I think the idea that witches were burned or drowned might originate with the oft cited apocryphal (?) story about how the witchfinders would check if women were witches by trying to drown them - and if they survived they must be witches!

Ditto that man killed of the Dodo (which I have definetly heard somewhere) is a bit of mispaced eco-guilt: we have indeed rendered other species extinct and are endangering the future of others too.

When we get onto Everest then the stuff about changing sea levels and so on sound like a cheap jibe: Tell most people that Everest is not - necessarily - the highest point on Earth then they are going to express a degree of surprise. If this were not the case then programmes like `Q.I` would not be able to humorously expose such common misconceptions on a weekly basis for so long!

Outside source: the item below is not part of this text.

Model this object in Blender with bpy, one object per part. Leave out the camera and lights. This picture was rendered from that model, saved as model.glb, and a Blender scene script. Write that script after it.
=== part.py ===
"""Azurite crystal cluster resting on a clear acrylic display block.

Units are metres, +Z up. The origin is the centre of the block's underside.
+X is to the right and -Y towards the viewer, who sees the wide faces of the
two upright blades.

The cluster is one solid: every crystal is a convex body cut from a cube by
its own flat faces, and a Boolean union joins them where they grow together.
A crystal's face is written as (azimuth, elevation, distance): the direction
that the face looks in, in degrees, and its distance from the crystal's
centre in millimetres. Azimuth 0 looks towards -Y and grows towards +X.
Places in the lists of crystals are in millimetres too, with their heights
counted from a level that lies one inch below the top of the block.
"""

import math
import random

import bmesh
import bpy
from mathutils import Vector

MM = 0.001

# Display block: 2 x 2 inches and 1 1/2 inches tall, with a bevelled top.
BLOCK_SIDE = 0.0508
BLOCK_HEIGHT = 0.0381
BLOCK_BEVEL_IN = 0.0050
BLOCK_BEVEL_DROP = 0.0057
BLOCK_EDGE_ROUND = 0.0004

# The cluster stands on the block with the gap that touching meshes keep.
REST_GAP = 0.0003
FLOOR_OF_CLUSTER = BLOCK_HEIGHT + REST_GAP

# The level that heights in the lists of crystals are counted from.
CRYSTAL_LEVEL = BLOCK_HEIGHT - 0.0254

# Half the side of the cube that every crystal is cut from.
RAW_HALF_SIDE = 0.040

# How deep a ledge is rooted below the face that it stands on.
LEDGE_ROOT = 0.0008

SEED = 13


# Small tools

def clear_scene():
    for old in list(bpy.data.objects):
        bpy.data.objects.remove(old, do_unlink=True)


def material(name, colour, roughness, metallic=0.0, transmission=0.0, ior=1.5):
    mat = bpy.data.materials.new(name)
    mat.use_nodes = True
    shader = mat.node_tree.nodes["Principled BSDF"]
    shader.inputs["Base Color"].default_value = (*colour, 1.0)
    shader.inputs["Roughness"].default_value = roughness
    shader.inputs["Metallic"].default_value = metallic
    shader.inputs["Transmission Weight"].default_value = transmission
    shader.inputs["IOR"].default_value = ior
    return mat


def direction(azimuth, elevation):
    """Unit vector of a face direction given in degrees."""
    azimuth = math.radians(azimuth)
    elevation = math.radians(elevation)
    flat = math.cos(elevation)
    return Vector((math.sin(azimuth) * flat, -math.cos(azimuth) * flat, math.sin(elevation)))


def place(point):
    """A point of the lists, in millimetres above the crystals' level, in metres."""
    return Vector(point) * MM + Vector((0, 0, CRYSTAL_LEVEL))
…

Nor do I think that this type of miseducation can account for `the Mandela effect` in its entirety - as most of it seems to be about people having clashing memories concerning popular commercial and cultural products - rather than the above sort of stuff.
 
That video perfectly illustrates what is actually going on when 'the Mandela Effect' is invoked.
Indeed. I see the guy's point - these are clearly things that he believed for much of his life, and now he finds that the accepted version of events is not what he remembers. However, just because one recalls something incorrectly, it doesn't mean that some freaky effect is at work.

I'm just about willing to accept (at some level) the theoretical possibility that "Mr Whoa Dude", as you call him, has somehow slid between parallel universes and temporarily found himself in this one, where certain events have subtly changed, but I think it's more likely that his recollection is a bit off. To take his examples one by one:

He always thought that the dodo was hunted to extinction, largely because it was tasty, and is disconcerted to learn that it tasted awful, and wasn't killed off by man. However, I think it's still true that the dodo died out because of man's presence, and that desperate men did try to eat it.

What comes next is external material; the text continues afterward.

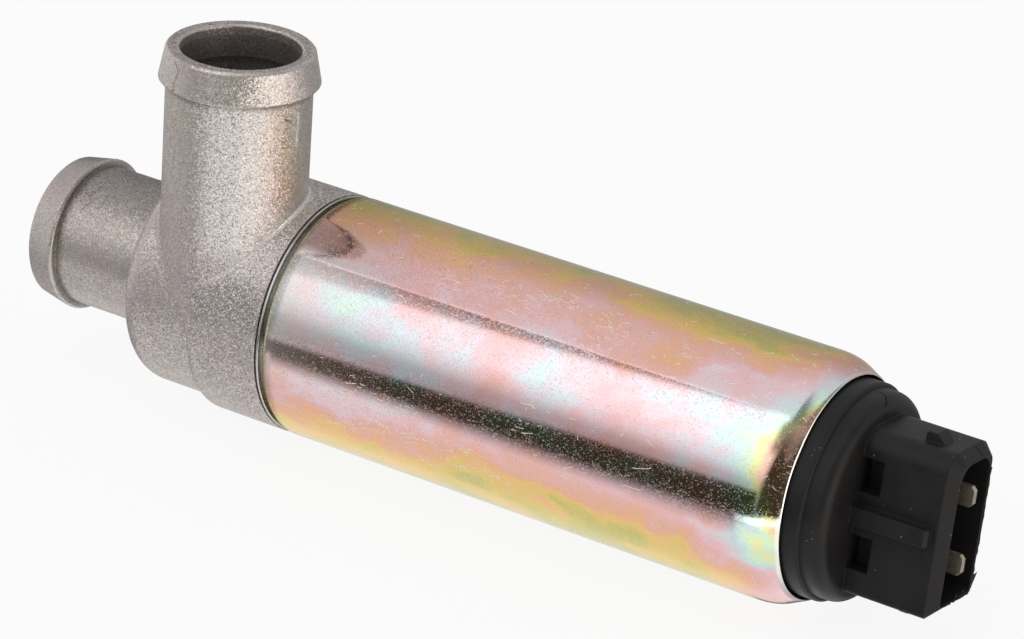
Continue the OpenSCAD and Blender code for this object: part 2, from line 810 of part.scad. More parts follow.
// A blade with a tapered tip, a stepped neck and a tail that jogs out to the coil
module terminal() {
    w = blade_w / 2;
    n = tail_w / 2;
    z = blade_z;
    wide_x = cavity_x1 + bend_lead;
    translate([0, blade_t / 2, 0]) rotate([90, 0, 0]) linear_extrude(blade_t) polygon([
        [bobbin_x1 + tail_gap, tail_z - n], [bend_x0, tail_z - n], [bend_x1 - bend_lead, z - n],
        [wide_x, z - n], [wide_x, z - w], [blade_x1 - blade_tip, z - w], [blade_x1, z - w + blade_tip],
        [blade_x1, z + w - blade_tip], [blade_x1 - blade_tip, z + w], [wide_x, z + w], [wide_x, z + n],
        [bend_x1 + bend_lead, z + n], [bend_x0 + 2 * bend_lead, tail_z + n],
        [bobbin_x1 + tail_gap, tail_z + n]]);
}

module terminal_upper() {
    color("tan") clocked() terminal();
}

module terminal_lower() {
    color("tan") clocked() mirror([0, 0, 1]) terminal();
}

valve_housing();
seat_ring();
valve_disc();
disc_seal();
valve_clip();
valve_shaft();
return_spring();
front_bush();
housing_seal();
front_plate();
guide_tube();
armature();
coil_bobbin();
coil_winding();
residual_washer();
pole_core();
rear_bush();
balance_spring();
adjusting_screw();
spring_washer();
rear_plate();
steel_can();
cap_seal();
connector_cap();
terminal_upper();
terminal_lower();
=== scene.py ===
import bpy
import bmesh
import json
import math
import random
from mathutils import Matrix, Vector


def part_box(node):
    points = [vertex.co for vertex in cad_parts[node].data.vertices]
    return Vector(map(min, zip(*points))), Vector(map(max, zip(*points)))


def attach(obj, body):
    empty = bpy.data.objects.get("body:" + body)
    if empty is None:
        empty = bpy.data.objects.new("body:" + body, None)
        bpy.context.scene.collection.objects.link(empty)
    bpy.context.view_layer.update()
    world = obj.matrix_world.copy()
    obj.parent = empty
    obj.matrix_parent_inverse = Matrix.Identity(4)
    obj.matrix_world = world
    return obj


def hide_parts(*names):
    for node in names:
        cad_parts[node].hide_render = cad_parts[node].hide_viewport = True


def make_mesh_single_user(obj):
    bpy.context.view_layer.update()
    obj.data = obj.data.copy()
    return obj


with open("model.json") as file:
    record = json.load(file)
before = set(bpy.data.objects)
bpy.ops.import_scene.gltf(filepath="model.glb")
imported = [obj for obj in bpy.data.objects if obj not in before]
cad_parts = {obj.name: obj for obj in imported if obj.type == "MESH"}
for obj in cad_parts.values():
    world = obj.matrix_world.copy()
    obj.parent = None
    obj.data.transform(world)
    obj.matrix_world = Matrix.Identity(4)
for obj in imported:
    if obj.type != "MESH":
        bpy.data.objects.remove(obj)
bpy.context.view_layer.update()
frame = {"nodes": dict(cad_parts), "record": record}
nodes = frame["nodes"]
random.seed(7)

# Lengths are in millimetres and angles in degrees, unless a comment says metres or radians
MM = 0.001

# The can: its end at the seam, its radius, its rolled end and the way round it for one degree
can_lo, can_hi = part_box("steel_can")
CAN_X0 = can_lo.x / MM
CAN_R = can_hi.y / MM
LIP_X = 39.75
PER_DEGREE = math.radians(1) * 17.0

# The side stub, its bore and its bead; BY_STUB is the radius just off either stub
SIDE_X, SIDE_Y = -53.05, -5.8
STUB_R, BORE_R, BEAD_R = 10.0, 9.2, 11.0
BY_STUB = STUB_R + 0.3
BEAD_FOOT, BEAD_FULL = 32.9, 33.2
BEAD_SLOPE = 0.8 / 4.1

# The head that the stubs stand on
COLLAR_R, NOSE_R, NOSE_ROUND = 17.0, 15.9, 3.0
STEP_X, HEAD_X0 = -52.35, -64.9

# The end stub: the height of its axis and the corner behind its bead
END_Z = 0.3
END_BEAD_X = -80.6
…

Although the Salem witch trials were quite notorious, even in the UK, there are plenty of other tales (true or otherwise) of witches being burned or drowned. It's not beyond belief that someone should conflate the idea of witches being killed in these ways with the story of one of the most famous witchhunts.

The height of Everest is down to our definition of "highest". By the commonly-accepted method of measurement (that is, the one used on pretty much every map ever printed), Everest is, as I understand it, very much still the highest mountain on Earth. Yes, it's interesting that other mountains reach further up from the planet's centre (and the sort of factoid which would crop up on QI just to rob Alan Davies of 5 points!), but that's never been the way altitudes are measured - height above some nominal point on the surface of our oblate spheroid of a home world has always been the definition! As for Mauna Kea's claim, I think it's silly - you could measure any mountain starting at the bottom of the Mariana trench and work your way up, but you wouldn't, would you?

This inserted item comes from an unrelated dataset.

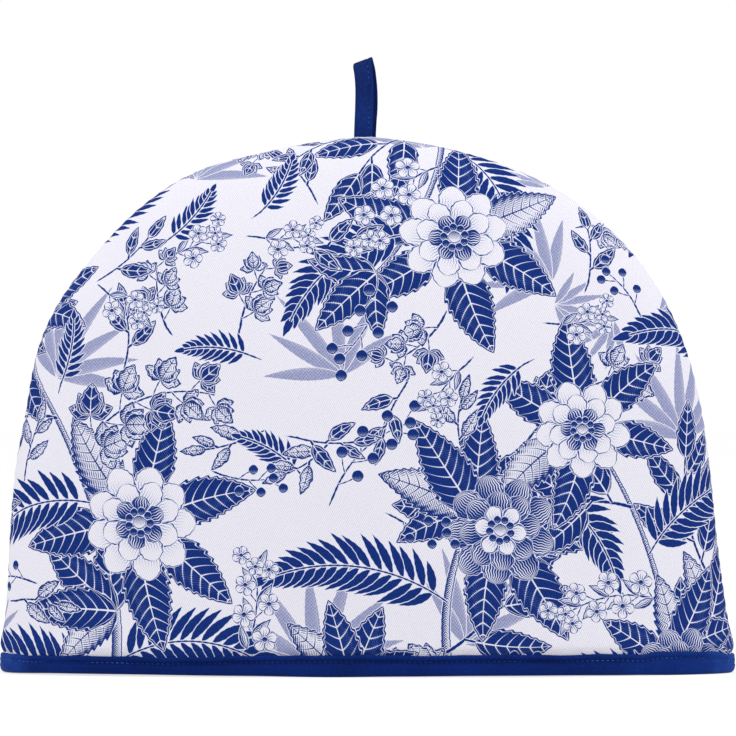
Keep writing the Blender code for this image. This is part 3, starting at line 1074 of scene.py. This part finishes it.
def woven(tree, weave, place, pitch, plain):
    """A weave's height, its flecks of lighter thread and its slow mottle, at a place in mm."""
    made = use_group(tree, weave, Place=place, Pitch=pitch, Plain=plain)
    return [Number(tree, made.outputs[title]) for title in ("Height", "Fleck", "Mottle")]


def own_place(tree):
    """The piece's own place in mm."""
    scaled = new_node(tree, "VectorMath", Vector=new_node(tree, "TexCoord").outputs["Object"])
    scaled.operation = "SCALE"
    feed_all(tree, scaled, Scale=1000.0)
    return scaled.outputs["Vector"]


def look_values(tree, number):
    """The row of LOOKS that a stroke's number names, read from stepped colour ramps."""
    place = (number + 0.5) * (1.0 / LOOK_PLACES)
    found = {}
    for start in range(0, len(LOOK_KEYS), 4):
        keys = LOOK_KEYS[start : start + 4]
        node = new_node(tree, "ValToRGB", Fac=place)
        ramp = node.color_ramp
        ramp.interpolation = "CONSTANT"
        while len(ramp.elements) < len(LOOKS):
            ramp.elements.new(0.5)
        for k, row in enumerate(LOOKS):
            ramp.elements[k].position = k / LOOK_PLACES
            ramp.elements[k].color = [row[key] / scale for key, scale in keys]
        split = new_node(tree, "SeparateColor", Color=node.outputs["Color"])
        sockets = [*split.outputs[:3], node.outputs["Alpha"]]
        for (key, scale), socket in zip(keys, sockets):
            value = Number(tree, socket)
            found[key] = value if scale == 1.0 else value * scale
    return found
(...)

Actually, I don't know much about Alexandria and its library...

Anyway, as I say, my point is that merely learning new facts and having misconceptions corrected doesn't require the invocation of some mystical "effect". Just remember that every day's a schoolday.
 
Indeed. I see the guy's point - these are clearly things that he believed for much of his life, and now he finds that the accepted version of events is not what he remembers. However, just because one recalls something incorrectly, it doesn't mean that some freaky effect is at work.
Agreed. I spent my whole life (up to that point) knowing my Nana was called Pat and was from Edinburgh. Just before she died, I found out her real name was actually Mary and she was from Glasgow .. and she was great at playing the piano!? .. something even my Mum didn't know about LOL .. she used to swear at any nurses who tried to boss her around so I used to take chocolates to the nurses, apologise and thank them for putting up with her outbusts .. the nurses told me she played the piano for all the other residents just to cheer them up. I guess her dementia re woke her ability to piano play. She called me Ron at the end which isn't my name (Ron's my uncle) but I wouldn't correct her, I didn't want to freak her out. She always let me hug her if I asked if I could first.

My point is, sometimes people lie to elevate themselves .. Edinburgh has always been posher than Glasgow and many women used two names in the war years. I think sometimes Mandela effect stuff is selective memory.